Posted By Johanna M. Bell, Friday, February 22, 2019

States and local governments are ultimately responsible for the implementation of many public health and environmental programs that ensure that citizens have clean air and water, safe drinking water, and environmentally sound waste disposal.

EPA's Local Government Advisory Committee (LGAC) is chartered under the Federal Advisory Committee Act (FACA) to provide advice and recommendations to the EPA in developing stronger partnerships with local governments by providing critical advice on the development and implementation of Agency programs at the local level. The LGAC is an independent, policy-oriented advisory committee that provides advice and recommendations to the EPA to assist the agency in ensuring that its regulations, policies, guidance, and technical assistance improve the capacity of local governments to carry-out these programs. 

Additional background information is available from the LGAC Charter and LGAC Fact Sheet.

The EPA Director of Intergovernmental Affairs is soliciting nominations for LGAC members and for the Small Community Advisory Subcommittee (for communities under 10,000) by March 15th for consideration for Spring 2019 appointments.
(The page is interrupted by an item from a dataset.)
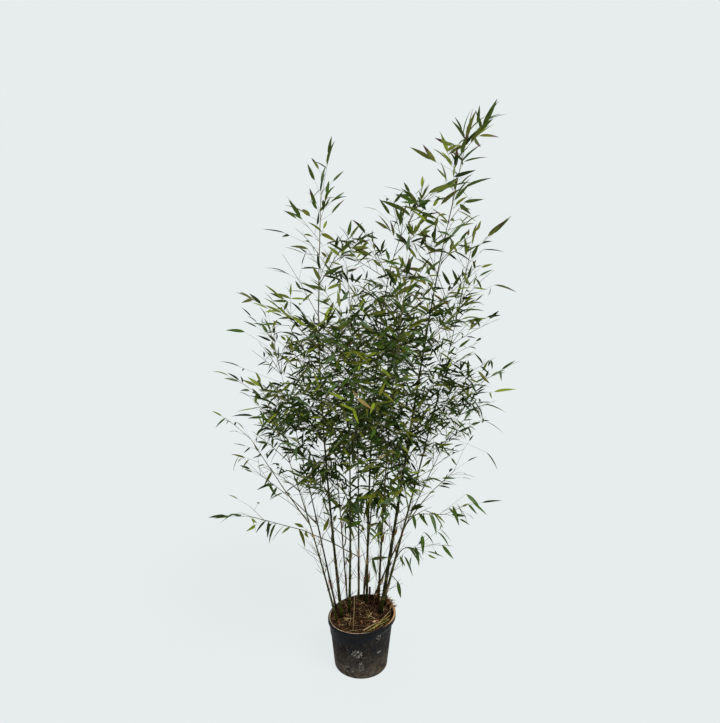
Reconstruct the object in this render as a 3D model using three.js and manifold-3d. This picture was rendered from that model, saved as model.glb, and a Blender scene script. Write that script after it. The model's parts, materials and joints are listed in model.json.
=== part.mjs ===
// Potted bamboo: a clump of twelve canes in a round nursery pot, in millimetres, +Z up.
// The origin is the centre of the pot's flat underside. The camera side of the plant is -Y.
import * as THREE from 'three';
import { mergeVertices } from 'three/addons/utils/BufferGeometryUtils.js';
import Module from 'manifold-3d';

const wasm = await Module();
wasm.setup();

// Driving dimensions, in millimetres. Angles are in degrees.
const GAP = 0.3;
const POT = { height: 212, rim: 140, base: 109, wall: 3.5, floor: 5, facets: 36 };
const LIP = { height: 18, proud: 5, edge: 2 };
const COLLAR = { height: 66, top: 134.5, foot: 130, step: 3 };
const SOIL = { top: 196, flat: 118, dip: 5, clear: 0.5, edge: 128 };
// The soft pot is out of true: above this level, its +X side is drawn up and its -X side sags.
const SLANT = { level: 60, rise: 13 };

// A cane runs from its foot in the soil to its tip. Its bend, a share of the way up, stands off the
// straight line by the bow, along X. The plume is the leafy shoot that goes on from the tip.
const CANE = { sides: 8, internode: 125, tipShare: 0.42, kneeShare: 0.45 };
const CANES = [
  { name: 'left_spire', foot: [-84, -2], tip: [-160, -30, 1660], bend: 0.7, bow: -46, girth: 12, plume: 215 },
  { name: 'right_spire', foot: [78, 20], tip: [316, -34, 1775], bend: 0.86, bow: -16, girth: 14, plume: 290 },
  { name: 'right_second', foot: [88, 74], tip: [392, 108, 1475], bend: 0.8, bow: 14, girth: 10.5, plume: 230 },
  { name: 'arching', foot: [20, 95], tip: [180, 62, 1790], bend: 0.88, bow: -120, girth: 10, plume: 80 },
  { name: 'far_left', foot: [-108, 50], tip: [-330, 110, 1190], bend: 0.7, bow: 10, girth: 8, plume: 170 },
  { name: 'front_left', foot: [-102, -28], tip: [-290, -235, 1030], bend: 0.7, bow: 18, girth: 9, plume: 160 },
  { name: 'front', foot: [-53, 29], tip: [-62, -290, 1300], bend: 0.7, bow: 24, girth: 11, plume: 170 },
  { name: 'back_left', foot: [-62, 96], tip: [-168, 330, 1230], bend: 0.7, bow: 12, girth: 6.5, plume: 130 },
  { name: 'back', foot: [-14, 112], tip: [-50, 360, 1440], bend: 0.7, bow: 26, girth: 9, plume: 150 },
  { name: 'back_right', foot: [6, 115], tip: [142, 340, 1350], bend: 0.7, bow: -24, girth: 8, plume: 140 },
  { name: 'far_right', foot: [42, 106], tip: [410, 150, 1010], bend: 0.7, bow: -16, girth: 7.5, plume: 150 },
  { name: 'front_right', foot: [70, 84], tip: [126, -250, 1400], bend: 0.7, bow: -20, girth: 10, plume: 170 },
];

// A bough is a long side shoot that leaves its cane at a height and arches to its end. Its plume is
// the stem of the mass that it carries.
const BOUGH = { sides: 5, root: 3.2, end: 2, steps: 3 };
const BOUGHS = [
  { name: 'low_left', cane: 'back', height: 380, end: [-365, -60, 635], arch: 20, plume: 85 },
  { name: 'middle_left', cane: 'far_left', height: 560, end: [-345, -40, 775], arch: 10, plume: 85 },
  { name: 'upper_left', cane: 'front_left', height: 660, end: [-405, 20, 880], arch: -6, plume: 85 },
  { name: 'low_right', cane: 'right_second', height: 400, end: [190, -10, 500], arch: 18, plume: 55 },
  { name: 'middle_right', cane: 'right_spire', height: 590, end: [262, -120, 690], arch: 16, plume: 70 },
  { name: 'rear_right', cane: 'far_right', height: 540, end: [340, 150, 715], arch: 12, plume: 80 },
];

// A tier is a ring of side masses round the clump. Spread is the ring's half width and half depth.
const TIERS = [
  { name: 'lowest', height: 610, count: 3, centre: [0, 10], spread: [140, 130], turn: 75 },
  { name: 'low', height: 800, count: 4, centre: [0, 0], spread: [220, 215], turn: 40 },
  { name: 'middle', height: 985, count: 4, centre: [10, 0], spread: [205, 195], turn: 5 },
  { name: 'wide', height: 1105, count: 3, centre: [45, 0], spread: [355, 330], turn: 20 },
  { name: 'high', height: 1310, count: 3, centre: [20, 0], spread: [185, 150], turn: 60 },
  { name: 'reaching', height: 1410, count: 2, centre: [30, 0], spread: [300, 60], turn: 10 },
  { name: 'top', height: 1640, count: 3, centre: [50, 0], spread: [220, 70], turn: -15 },
];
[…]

EPA will fill 10-12 vacancies in 2019.

EPA will consider candidates from local, state, and tribal government elected and appointed officials. Representation from diverse backgrounds (i.e., demographics, geographic, cultural, ethnicity and political) are encouraged to apply.

Nominees must be willing and able to attend 2-3 meetings a year and fully participate in the Subcommittee or workgroup activities (usually via teleconference). The LGAC has one standing subcommittee which is the Subcommittee on Small Communities (SCAS), focused on small communities under 10,000.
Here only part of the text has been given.